Setting aside an evaluation of the person-by-person authenticity of the widespread responses to off-color jokes, for example, the speakers’ apologetic responses to the reaction to these increasingly frequent statements have settled into a pattern that merits brief examination.
A recent instance of this now-reflexive call and response came earlier this month. MMA fighter and media personality Chael Sonnen was on Fox Sports Live, new sports network Fox Sports 1′s version of ESPN’s SportsCenter, to discuss boxer Floyd Mayweather’s match against Canelo Alvarez. Criticizing the perceived quality of Mayweather’s recent opponents, Sonnen said:
I’ve never seen anybody in the history of America get so rich and so famous off of having complete wimps throwing punch at their faces. I know what you’re saying. You’re saying, “Well, it’s happened before, what about Rihanna?”
Video of the segment is available here.
Sonnen’s inartful, imperfect analogy between Mayweather, who happened to have served jail time for domestic abuse, and Rihanna, a pop singer and a domestic abuse victim, triggered the issuance of an apology from the network before Sonnen’s remarks could blossom into a larger controversy:
FOX Sports regrets the comments Chael Sonnen made during last night’s edition of FOX Sports Live. They were an inappropriate attempt at humor that Sonnen acknowledges shouldn’t have been made and he apologizes to anyone who may have been offended by his remarks.
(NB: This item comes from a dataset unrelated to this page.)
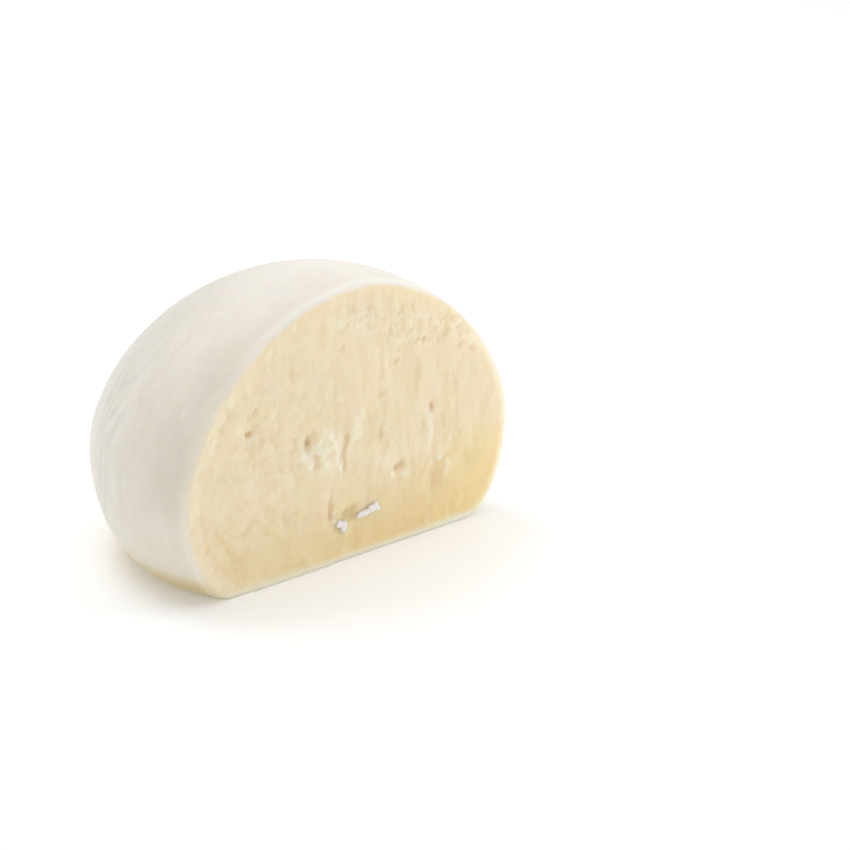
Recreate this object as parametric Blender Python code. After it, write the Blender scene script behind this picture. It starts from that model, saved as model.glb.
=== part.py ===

This cycle– statement, reaction, apology– has become both rote and swift in American media culture, to the point where a) the reaction phase no longer is a necessary way station before the apology, and b) the apology itself has become formulaic, always addressed to “anyone who may have been offended.”
The ubiquitous and seemingly harmless addendum about “anyone who may have been offended” is, at best, counterproductive. First, while the phrase usually comes at the end of the “apology,” blunting and qualifying what otherwise might simply be, “I’m sorry,” it actually indicates a limited, defined audience for the “apology.” Rather than allowing for a statement that could be simultaneously broader and more direct, this phrase shifts the attention and onus from the person who made the original statement to those people upset by the remark and whose sensibilities ostensibly necessitated the apologetic charade. This linguistic shift then draws negative attention to these supposedly overly sensitive people, who, it then will be said, must be members of the “P.C. police,” seeking nothing more than the suppression of free speech and the enforcement of antiquated moral values.
Second, and perhaps more fundamentally, the phrase renders the apologetic nature of the statement, because it refuses to acknowledge that even one person actually upset by the statement exists; at best, it is a conditional apology. A conditional apology is no apology at all, particularly where the apology’s recipients are not equally able to engage in dialogue with the apology’s issuer.
To remedy these deficiencies, in reverse order: 1) change “anyone” to “those” and “may have been” to “were,” so that the apology is addressed to “those who were offended” and the focus remains on the person apologizing, and 2) remove the phrase altogether. “I’m sorry for saying what I said” works just fine on its own.